Most ASX shares in the discretionary retail sector have understandably plunged over in recent months, due to the ever-increasing interest rates.
With Australians facing increased mortgage repayments for ten consecutive months, it's logical that consumers have less money to spend on products that are considered non-essential.
After all, that's what the Reserve Bank ultimately wants, to bring inflation down.
So it is that the S&P/ASX 200 Cons Disc (ASX: XDJ) is more than 4.8% lower than it was 12 months ago. It's a whopping 17.7% dive if you go back to November 2021.
Let's sift through the bargain bin
However, putting all businesses in the same sector into one basket is a fool's game when choosing stocks to buy.
The team at Morgans therefore undertook an analysis of consumer discretionary ASX shares to pick out the best buy candidates.
The analysts did this in two steps. First was to identify the most heavily discounted.
"We identify 11 consumer discretionary stocks that are currently trading within 10% of their 12-month lows," Morgans senior analyst Alexander Mees said in a blog post.
"History suggests many of these stocks could rebound."
Mees cited how the same cohort picked out 12 months ago would have seen 67% of them outperform the benchmark over the past year.
But of course, just because a stock has plummeted doesn't make it a good investment.
That's where the second filter comes in.
Not surprisingly, most of the 11 stocks reported a deterioration in sales in last month's half-yearly updates.
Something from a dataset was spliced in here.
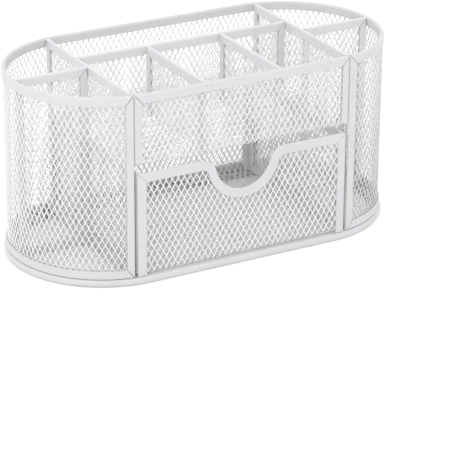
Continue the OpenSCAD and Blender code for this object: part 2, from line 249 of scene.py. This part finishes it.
def bent_place(path, radius):
    """A sheet bent along a path of straight runs in Y and Z.

    Returns place, where each bend starts and ends in v, and the sheet's length."""
    runs, v = [], 0.0
    pts = [np.array(p, float) for p in path]
    dirs = [(b - a) / np.linalg.norm(b - a) for a, b in zip(pts, pts[1:])]
    start = pts[0]
    for n, d in enumerate(dirs):
        last = n == len(dirs) - 1
        end = pts[n + 1] - (0 if last else radius) * d
        length = float(np.linalg.norm(end - start))
        runs.append((v, v + length, "run", start, d))
        v += length
        if not last:
            e = dirs[n + 1]
            centre = end + radius * e
            arc = radius * math.pi / 2
            runs.append((v, v + arc, "bend", centre, (d, e)))
            v += arc
            start = pts[n + 1] + radius * e

    def place(u, v, w):
        y, z = np.zeros_like(v), np.zeros_like(v)
        for n, (a, b, kind, at, d) in enumerate(runs):
            m = ((v >= a) | (n == 0)) & ((v < b) | (n == len(runs) - 1))
            if kind == "run":
                out = np.array([d[1], -d[0]])
                y[m] = at[0] + d[0] * (v[m] - a) + out[0] * w[m]
                z[m] = at[1] + d[1] * (v[m] - a) + out[1] * w[m]
            else:
                phi = (v[m] - a) / radius
                r = radius + w[m]
                y[m] = at[0] + r * (-d[1][0] * np.cos(phi) + d[0][0] * np.sin(phi))
                z[m] = at[1] + r * (-d[1][1] * np.cos(phi) + d[0][1] * np.sin(phi))
        return stack(u, y, z)

    return place, [(a, b) for a, b, kind, _, _ in runs if kind == "bend"], v


def ends(node):
    """A CAD node's lowest and highest corner, in mm."""
    lo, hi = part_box(node)
    return np.array(lo) / MM, np.array(hi) / MM


def dress(obj, node, material):
    """Puts a sheet in its CAD node's place, on the body that the node rides on."""
    body = next(b for b, ns in frame["record"]["behaviour"]["bodies"].items() if node in ns)
    obj.data.materials.append(material)
    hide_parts(node)
    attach(obj, body)


# ---- Materials ----

# Noise scales in the coat: cloudiness, gloss and orange peel
CLOUD_SCALE, GLOSS_SCALE, PEEL_SCALE = 55.0, 260.0, 1500.0
# How much darker the cloudiness goes, and how far the roughness strays either way
CLOUD_DEPTH, ROUGH_LESS, ROUGH_MORE = 0.965, 0.05, 0.07
PEEL_HEIGHT = 0.00006


def powder_coat(name, colour, rough, peel, seed):
    """Satin powder coat: a fine orange peel, a slight cloudiness, and gloss that varies a little."""
    m = bpy.data.materials.new(name)
    m.use_nodes = True
    t = m.node_tree
    p = t.nodes["Principled BSDF"]
    coord = t.nodes.new("ShaderNodeTexCoord")
    shift = t.nodes.new("ShaderNodeMapping")
    shift.inputs["Location"].default_value = (seed * 0.37, seed * 0.11, seed * 0.23)
    t.links.new(coord.outputs["Object"], shift.inputs["Vector"])

    def noise(scale, detail):
        n = t.nodes.new("ShaderNodeTexNoise")
        n.inputs["Scale"].default_value = scale
        n.inputs["Detail"].default_value = detail
        t.links.new(shift.outputs["Vector"], n.inputs["Vector"])
        return n

    def ramp(source, low, high):
        n = t.nodes.new("ShaderNodeValToRGB")
        for element, position, value in zip(n.color_ramp.elements, (0.3, 0.7), (low, high)):
            element.position, element.color = position, list(value) + [1.0]
        t.links.new(source.outputs["Fac"], n.inputs["Fac"])
        return n

    tint = ramp(noise(CLOUD_SCALE, 3.0), [c * CLOUD_DEPTH for c in colour], colour)
    t.links.new(tint.outputs["Color"], p.inputs["Base Color"])
    shine = ramp(noise(GLOSS_SCALE, 2.0), [rough - ROUGH_LESS] * 3, [rough + ROUGH_MORE] * 3)
    t.links.new(shine.outputs["Color"], p.inputs["Roughness"])
    skin = noise(PEEL_SCALE, 2.0)
    bump = t.nodes.new("ShaderNodeBump")
    bump.inputs["Strength"].default_value = peel
    bump.inputs["Distance"].default_value = PEEL_HEIGHT
    t.links.new(skin.outputs["Fac"], bump.inputs["Height"])
    t.links.new(bump.outputs["Normal"], p.inputs["Normal"])
    p.inputs["Specular IOR Level"].default_value = 0.5
    return m


# Roughness and depth of the peel on the strips and on the sheets
STRIP_SKIN, SHEET_SKIN = (0.38, 0.35), (0.42, 0.25)
strip_coat = powder_coat("strip_powder_coat", (0.70, 0.704, 0.707), *STRIP_SKIN, 1.0)
# The frames inside are the same white paint, written lighter than the outer strips as painted light
# that lifts the shade inside the wells
inner_painted_light_coat = powder_coat("inner_painted_light_powder_coat", (0.76, 0.764, 0.767), *STRIP_SKIN, 1.0)
# The strips round the drawer are a shade greener, and painted lighter than the outer strips, as
# painted light that lifts the shade inside the drawer's bay
drawer_painted_light_coat = powder_coat("drawer_painted_light_powder_coat", (0.785, 0.80, 0.775), *STRIP_SKIN, 5.0)
# The outer sheets; the ones inside are the same white paint written lighter, as painted light that
# lifts the shade inside the organizer
wall_coat = powder_coat("wall_powder_coat", (0.92, 0.924, 0.926), *SHEET_SKIN, 3.0)
inner_mesh_painted_light_coat = powder_coat("mesh_powder_coat", (0.955, 0.959, 0.961), *SHEET_SKIN, 2.0)

# The first word that a strip's name holds gives its coat; the frames inside and round the drawer get
# the coats painted lighter against their shade
COATS = {"drawer_front_frame": strip_coat, "drawer": drawer_painted_light_coat, "cross": inner_painted_light_coat,
         "divider": inner_painted_light_coat, "short": inner_painted_light_coat, "end": inner_painted_light_coat}
for name, obj in frame["nodes"].items():
    if not name.endswith("_mesh"):
        coat = next((c for word, c in COATS.items() if word in name), strip_coat)
        obj.data.materials.clear()
        obj.data.materials.append(coat)

# ---- The organizer's sheets ----

lo, hi = ends("outer_wall_mesh")
seam_turn = math.asin((SEAM_X - ARC_X) / WALL_R)
place, length = wall_place(-math.pi / 2 + seam_turn + MESH_INSET / WALL_R)
sheet = Sheet(0, length, lo[2], hi[2], 0.9, 1.7, WALL_STRETCH).trim(0, length, lo[2], hi[2])
dress(sheet.build("outer_wall_expanded", place), "outer_wall_mesh", wall_coat)

lo, hi = ends("base_mesh")
edge = hi[1]
sheet = Sheet(lo[0], hi[0], -edge, edge, 0.4, 0.3)
sheet.keep(lambda u, v: math.hypot(max(abs(u) - ARC_X, 0), v) < edge)
dress(sheet.build("base_expanded", flat_z((lo[2] + hi[2]) / 2)), "base_mesh", inner_mesh_painted_light_coat)

lo, hi = ends("front_shelf_mesh")
front_y, shelf_z = lo[1] + MESH_T / 2, lo[2] + MESH_T / 2
place, bends, length = bent_place([(hi[1], shelf_z), (front_y, shelf_z), (front_y, hi[2])], BEND_MID_R)
half = hi[0] - SHEET_END_GAP
sheet = Sheet(-half, half, 0, length, 0.2, 1.1).trim(-half, half, 0, length).cut_bends(bends)
dress(sheet.build("front_shelf_expanded", place), "front_shelf_mesh", wall_coat)

# Where each flat upright sheet's first opening lies, across and along
PHASES = {"left_cross_mesh": (0.6, 2.1), "right_cross_mesh": (1.3, 0.4),
          "long_divider_mesh": (0.1, 1.4),
          "left_short_mesh": (1.6, 0.7), "right_short_mesh": (0.8, 2.6),
          "left_end_mesh": (1.1, 1.9), "right_end_mesh": (0.3, 0.2),
          "drawer_left_mesh": (0.9, 2.3), "drawer_right_mesh": (1.5, 1.2)}
for node, (phase_u, phase_v) in PHASES.items():
    lo, hi = ends(node)
    thin = 0 if hi[0] - lo[0] < 1 else 1
    u0, u1 = lo[1 - thin], hi[1 - thin]
    sheet = Sheet(u0, u1, lo[2], hi[2], u0 + phase_u, lo[2] + phase_v).trim(u0, u1, lo[2], hi[2])
    place = (flat_x, flat_y)[thin]((lo[thin] + hi[thin]) / 2)
    dress(sheet.build(node.replace("_mesh", "_expanded"), place), node, inner_mesh_painted_light_coat)

# ---- The drawer's sheet: back, floor and front ----

lo, hi = ends("drawer_tray_mesh")
drawer_top = ends("drawer_front_frame")[1][2]
# The scoop's edge is an arc round the valley that runs into an arc over each shoulder
reach = VALLEY_R + SHOULDER_R
scoop_x = math.sqrt(reach ** 2 - (reach - SCOOP_DEPTH) ** 2)
valley_z, shoulder_z = drawer_top - SCOOP_DEPTH + VALLEY_R, drawer_top - SHOULDER_R
turn_x = (VALLEY_R + MESH_INSET) * scoop_x / reach


def scoop_edge(x):
    """How high the front sheet goes at x."""
    x = abs(x)
    if x < turn_x:
        return valley_z - math.sqrt((VALLEY_R + MESH_INSET) ** 2 - x * x)
    if x < scoop_x:
        return shoulder_z + math.sqrt(max((SHOULDER_R - MESH_INSET) ** 2 - (scoop_x - x) ** 2, 0))
    return drawer_top


y0, y1, z0 = lo[1] + MESH_T / 2, hi[1] - MESH_T / 2, lo[2] + MESH_T / 2
place, bends, length = bent_place([(y1, hi[2]), (y1, z0), (y0, z0), (y0, hi[2])], BEND_MID_R)
(a0, a1), (b0, b1) = bends
# Half widths of the upright parts, of the floor between the side frames, and of the bends
wide = hi[0]
floor_w = -ends("drawer_left_frame")[1][0] - FLOOR_GAP
bend_w = ends("drawer_front_frame")[1][0] - DRAWER_POST
sheet = Sheet(-wide, wide, 0, length, 0.5, 0.8).trim(-wide, wide, 0, length).cut_bends(bends)
for half in (floor_w, bend_w):
    sheet.cut(0, -half, 0).cut(0, half, 0)


def tray_keep(u, v):
    """Whether the sheet is as wide as u where it runs at v."""
    u = abs(u)
    if a0 < v < a1 or b0 < v < b1:
        return u < bend_w
    if a1 <= v <= b0:
        return u < floor_w
    return True


sheet.keep_faces(tray_keep)
sheet.keep(lambda u, v: v < b1 or v - b1 + z0 + BEND_MID_R < scoop_edge(u))
dress(sheet.build("drawer_tray_expanded", place), "drawer_tray_mesh", inner_mesh_painted_light_coat)

# ---- Floor, light and camera ----

FLOOR_HALF, FLOOR_Z = 4.0, -0.00015
# The floor's glow makes it white to the camera and in reflections, and leaves the shadow on it
FLOOR_WHITE, FLOOR_GLOW = 0.88, 0.20
WORLD_STRENGTH = 1.05
# Name, place, size and power of each lamp, all aimed at LAMP_AIM
LAMPS = (("key", (-0.95, -0.85, 1.3), 0.8, 5.3), ("top", (0.1, 0.2, 1.7), 1.2, 0.3))
LAMP_AIM = (0, 0, 0.05)

floor_mesh = bpy.data.meshes.new("floor")
floor_mesh.from_pydata([(x * FLOOR_HALF, y * FLOOR_HALF, FLOOR_Z)
                        for x, y in ((-1, -1), (1, -1), (1, 1), (-1, 1))], [], [(0, 1, 2, 3)])
floor = bpy.data.objects.new("floor", floor_mesh)
bpy.context.scene.collection.objects.link(floor)
floor_material = bpy.data.materials.new("floor_white")
floor_material.use_nodes = True
nodes, links = floor_material.node_tree.nodes, floor_material.node_tree.links
matt = nodes["Principled BSDF"]
matt.inputs["Base Color"].default_value = (FLOOR_WHITE, FLOOR_WHITE, FLOOR_WHITE, 1)
matt.inputs["Roughness"].default_value = 0.9
matt.inputs["Specular IOR Level"].default_value = 0.1
glow = nodes.new("ShaderNodeEmission")
glow.inputs["Color"].default_value = (1, 1, 1, 1)
path = nodes.new("ShaderNodeLightPath")
seen = nodes.new("ShaderNodeMath")
seen.operation = "MAXIMUM"
links.new(path.outputs["Is Camera Ray"], seen.inputs[0])
links.new(path.outputs["Is Glossy Ray"], seen.inputs[1])
dim = nodes.new("ShaderNodeMath")
dim.operation = "MULTIPLY"
dim.inputs[1].default_value = FLOOR_GLOW
links.new(seen.outputs[0], dim.inputs[0])
links.new(dim.outputs[0], glow.inputs["Strength"])
both = nodes.new("ShaderNodeAddShader")
links.new(matt.outputs[0], both.inputs[0])
links.new(glow.outputs[0], both.inputs[1])
links.new(both.outputs[0], nodes["Material Output"].inputs["Surface"])
floor_mesh.materials.append(floor_material)

world = bpy.data.worlds.new("studio")
bpy.context.scene.world = world
world.use_nodes = True
nodes, links = world.node_tree.nodes, world.node_tree.links
light = nodes["Background"]
light.inputs["Color"].default_value = (0.975, 0.98, 1.0, 1)
light.inputs["Strength"].default_value = WORLD_STRENGTH
backdrop = nodes.new("ShaderNodeBackground")
backdrop.inputs["Color"].default_value = (1, 1, 1, 1)
backdrop.inputs["Strength"].default_value = 1.0
path = nodes.new("ShaderNodeLightPath")
choose = nodes.new("ShaderNodeMixShader")
links.new(path.outputs["Is Camera Ray"], choose.inputs["Fac"])
links.new(light.outputs[0], choose.inputs[1])
links.new(backdrop.outputs[0], choose.inputs[2])
links.new(choose.outputs[0], nodes["World Output"].inputs["Surface"])

for name, at, size, power in LAMPS:
    data = bpy.data.lights.new(name, "AREA")
    data.shape = "DISK"
    data.size = size
    data.energy = power
    lamp = bpy.data.objects.new(name, data)
    lamp.location = at
    lamp.rotation_euler = (Vector(LAMP_AIM) - Vector(at)).to_track_quat("-Z", "Y").to_euler()
    bpy.context.scene.collection.objects.link(lamp)

# The photograph's camera: its angles, the point it looks at, its distance and focal length
AZ, EL, ROLL = math.radians(-29.8603), math.radians(23.7471), math.radians(0.5741)
TARGET, DIST = Vector((25.271, 0.22, -10.8566)) * MM, 1323.865 * MM
FOCAL_PX, FRAME_PX, SENSOR = 2340.9, 470.0, 36.0
back = Vector((math.sin(AZ) * math.cos(EL), -math.cos(AZ) * math.cos(EL), math.sin(EL)))
level = Vector((math.cos(AZ), math.sin(AZ), 0.0))
upright = back.cross(level)
right = math.cos(ROLL) * level + math.sin(ROLL) * upright
up = -math.sin(ROLL) * level + math.cos(ROLL) * upright
cam_data = bpy.data.cameras.new("camera")
cam_data.sensor_fit = "HORIZONTAL"
cam_data.sensor_width = SENSOR
cam_data.lens = SENSOR * FOCAL_PX / FRAME_PX
cam_data.clip_start, cam_data.clip_end = 0.01, 50.0
cam = bpy.data.objects.new("camera", cam_data)
turn = Matrix((right, up, back)).transposed()
cam.matrix_world = Matrix.Translation(TARGET + back * DIST) @ turn.to_4x4()
bpy.context.scene.collection.objects.link(cam)
bpy.context.scene.camera = cam
bpy.context.scene.view_settings.view_transform = "Standard"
"Others are undergoing strategic shifts that don't yet appear to have broad investor support," said Mees.
"A few of them have recently parted ways with their CEO, adding more uncertainty to what is already an uncertain outlook."
So what's left? Are there any that aren't suffering from any of these problems? They must be the genuine bargains that have a great chance of rebounding this year.
Here are three ASX shares that the Morgans report identified:
The 3 standout ASX retailer shares right now
Lighting retailer Beacon Lighting Group Ltd (ASX: BLX) is the first "anomaly" in the bargain bin.
"The business reported record sales in 1H23 and indicated sales were 'holding up well' so far in 2H23," said Mees.
"Investors are almost certainly concerned about the risk of a cyclical downturn in the months ahead, but we believe the strategy to expand into the $2 billion trade market will allow it to offset the effect of weaker consumer demand."
The Beacon share price has plunged more than 38% over the past year. The stock does pay out a handy 5.4% dividend yield.
Adore Beauty Group Ltd (ASX: ABY) and Baby Bunting Group Ltd (ASX: BBN) have both provided bright forecasts.
"We note that Adore Beauty, which has seen its growth stall post-COVID (along with most pure play e-commerce companies), has guided to a recovery in both sales and margins in FY24."
"Similarly, Baby Bunting expects, and has guided to, an improving trend over the balance of 2H23, but has seen its share price continue to trend down."
Adore Beauty and Baby Bunting shares are both heavily discounted, each falling around 60% over the past 12 months.
Baby Bunting does pay out a 5.8% dividend yield though.